John Cook named temporary executive editor at Gawker

July 30, 2015
Category: Uncategorized

The International Business Times

John Cook will be temporarily taking over the position of executive editor at Gawker Media. The announcement comes after seven staffers left the company recently, including executive editor Tommy Craggs and editor-in-chief Max Read.

Cook is currently the investigations editor at the publication. The announcement came from a memo that Cook sent out this morning. It also notes that Leah Beckmann, the current deputy editor, will take over as the editor-in-chief until a permanent replacement is hired for Max Read. Hamilton Nolan, currently a senior writer at the publication, will take over Beckmann’s position.

Cook, in collaboration with Nick Denton and Heather Dietrick will set up a search committee for a new permanent executive editor in addition to identifying candidates for the position of editor-in-chief.

He will also be working on the language for a Gawker Media editorial policy to “clarify what sorts of stories we are here to do, and to prevent this sort of breach from ever happening again to any story we put our names to.”

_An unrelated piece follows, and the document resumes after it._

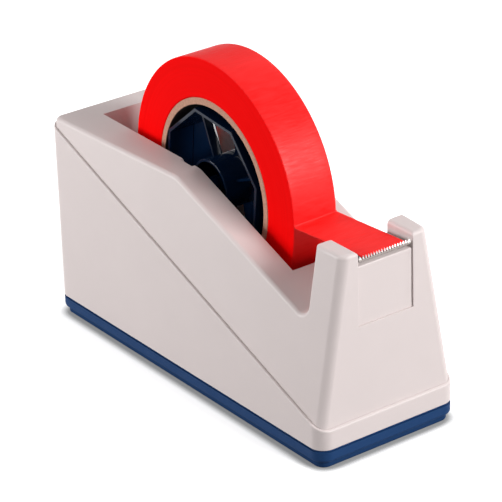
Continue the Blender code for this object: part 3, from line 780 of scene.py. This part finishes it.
def base_tray():
    """Tray with a rounded lower edge, cups for the screws and a thin upper edge."""
    made = slab("base_tray_shell", rounded(rectangle(BODY_HALF, BODY_HALF_Y, CORNER_RADIUS), 12),
                TRAY_LOW.z, TRAY_HIGH.z)
    made = bevel_edges(made, lambda edge: all_at(edge, TRAY_LOW.z), TRAY_EDGE_RADIUS, 6)
    beyond = rounded(rectangle(BODY_HALF + OVERSHOOT, BODY_HALF_Y + OVERSHOOT), 1)
    kept = rounded(rectangle(BODY_HALF - REBATE_INSET, BODY_HALF_Y - REBATE_INSET,
                             CORNER_RADIUS - REBATE_INSET), 12)
    rebate = plate("rebate", [beyond, kept], REBATE_HEIGHT, (0, 0, TRAY_HIGH.z))
    made = combine(made, [("DIFFERENCE", rebate)])
    inside = rounded(rectangle(BODY_HALF - WALL, BODY_HALF_Y - WALL, CORNER_RADIUS - WALL), 8)
    every_screw = HOUSING_SCREWS + BALLAST_SCREWS
    made = combine(made, [
        ("DIFFERENCE", slab("inside", inside, TRAY_LOW.z + TRAY_FLOOR, 0.020)),
        ("UNION", cylinders("cups", CUP_RADIUS, TRAY_LOW.z + 0.001, TRAY_HIGH.z - CUP_BELOW_RIM,
                            every_screw)),
        ("DIFFERENCE", cylinders("heads", HEAD_HOLE, 0.0, PAD_HIGH.z + HEAD_RECESS,
                                 every_screw)),
        ("DIFFERENCE", cylinders("shanks", SCREW_HOLE, 0.001, 0.020, every_screw)),
    ])
    return shade(made)


def anti_slip_pad():
    """Pad of firm foam with soft edges."""
    outline = rounded(rectangle(PAD_HIGH.x, PAD_HIGH.y, PAD_CORNER_RADIUS), 12)
    made = slab("foot_pad", outline, 0.0, PAD_HIGH.z)
    made = bevel_edges(made, lambda edge: all_at(edge, 0.0), PAD_LOWER_BEVEL, 4)
    made = bevel_edges(made, lambda edge: all_at(edge, PAD_HIGH.z), PAD_UPPER_BEVEL, 2)
    return shade(made)


def is_block_end_edge(edge):
    """True for the sharp outline of the block's two end faces."""
    return is_sharp(edge, 60) and edge.is_convex and any(
        abs(face.normal.y) > 0.9 for face in edge.link_faces)


def cutter_block():
    """Insert between the horns, with the front panel and the ledge under the blade."""
    low = BLOCK_LOW - BLOCK_FIT_LOW
    high = BLOCK_HIGH + BLOCK_FIT_HIGH
    outline = [
        (low.x, low.z, 0), (high.x, low.z, 0), (high.x, LEDGE_FRONT_Z, 0.0007),
        (high.x - LEDGE_DEPTH, LEDGE_REAR_Z, 0.0006),
        (high.x - LEDGE_DEPTH - 0.0004, high.z, 0.0005), (low.x, high.z, 0.0012),
    ]
    made = plate("cutter_insert", [rounded(outline, 6)], high.y - low.y, upright="XZ")
    made = bevel_edges(made, is_block_end_edge, BLOCK_BEVEL, 3)
    below = low.z - 0.003
    hollow = box("hollow", (low.x + BLOCK_WALL, low.y + BLOCK_WALL, below),
                 (high.x - BLOCK_WALL, high.y - BLOCK_WALL, BLOCK_CEILING))
    posts = cylinders("posts", BLOCK_POST_RADIUS, low.z, BLOCK_CEILING + OVERSHOOT, BLOCK_SCREWS)
    hollow = combine(hollow, [("DIFFERENCE", posts)])
    pilots = cylinders("pilots", SCREW_HOLE, below, BLOCK_PILOT_TOP, BLOCK_SCREWS)
    made = combine(made, [("DIFFERENCE", hollow), ("DIFFERENCE", pilots)])
    return shade(made)


def tooth_line(low, high, root):
    """Points (y, z) along the teeth, with a wide tooth at each end."""
    pitch = (high.y - low.y - 2 * END_TOOTH_WIDTH) / SMALL_TEETH
    points = [(high.y, root), (high.y - END_TOOTH_WIDTH * 0.35, high.z),
              (high.y - END_TOOTH_WIDTH, root)]
    for tooth in range(SMALL_TEETH):
        right = high.y - END_TOOTH_WIDTH - tooth * pitch
        points += [(right - pitch * 0.2, root), (right - pitch * 0.5, high.z - 0.00005),
                   (right - pitch * 0.8, root), (right - pitch, root)]
    return points + [(low.y + END_TOOTH_WIDTH * 0.35, high.z), (low.y, root)]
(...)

Here is Cook’s memo in full:

Hello everyone. As some of you know, Nick and Heather have asked me to step in as acting executive editor of Gawker Media while we conduct a search for Tommy’s permanent replacement. I have agreed to do so. Lacey Donohue will stay on in her role as executive managing editor, sitting at my right hand on editorial matters, helping to guide Gawker and Jezebel while they are short-staffed, and reporting to Heather on budget and administrative issues with my consultation. While I’m in this role, I’ll have ultimate authority over any editorial staffing and personnel matters, in consultation with Nick and Heather.

At Gawker.com, Leah Beckmann has agreed to step up as acting editor-in-chief until a permanent replacement is hired for Max. And Hamilton Nolan will replace her as deputy editor.

So what does this mean? I’d like to have an editorial staff meeting in the open area on the third floor tomorrow at 4 p.m.—the usual time—to lay out my agenda and answer questions. My agenda is: A Summer of Peace. Stability. Quiet.

All I want is to help you all do your jobs and to foster a supportive, calm, and secure environment in which to produce good stories. This is a caretaker position, and I am taking it because I want to help take care of the people who’ve made this organization what it is. It’s been a god-awful two weeks. I’m not going to blow smoke up anyone’s ass and say we’ve weathered the storm and hop on board we’re headed to victory. But we are all still here, and you are some of the most talented and sought-after journalists working on the internet, and we have at our disposal—right now, at your fingertips—an immense and powerful machine for illuminating, skewering, praising, and changing the world around us. We have an amazing body of work to build on and defend, and we have colleagues who need our support. I’m here to help hold all this together—as are Lacey, Tom Scocca, Adam Pash, Alex Pareene, and Jane-Claire Quicgley—and keep the wheels pointed in a direction where, two years down the road, everyone reading this will still be free to do the shit-stirring and fearless work that has kept this company and this group of writers and editors and illustrators and videographers, for better or worse, at the center of a national conversation around the future of our business.

I’ll be here to make sure you have what you need and to represent your interests to the rest of the company as we do that.

I will be on the search committee for a new permanent executive editor with Heather and Nick, and will take the lead in identifying candidates for the Gawker editor-in-chief. I’ll also have a temporary seat on the partnership committee. The Politburo will remain in place as a service entity here to help you with stories.

Also: I will be meeting with the site leads today to begin drafting proposed language for a Gawker Media editorial policy to clarify what sorts of stories we are here to do, and to prevent this sort of breach from ever happening again to any story we put our names to.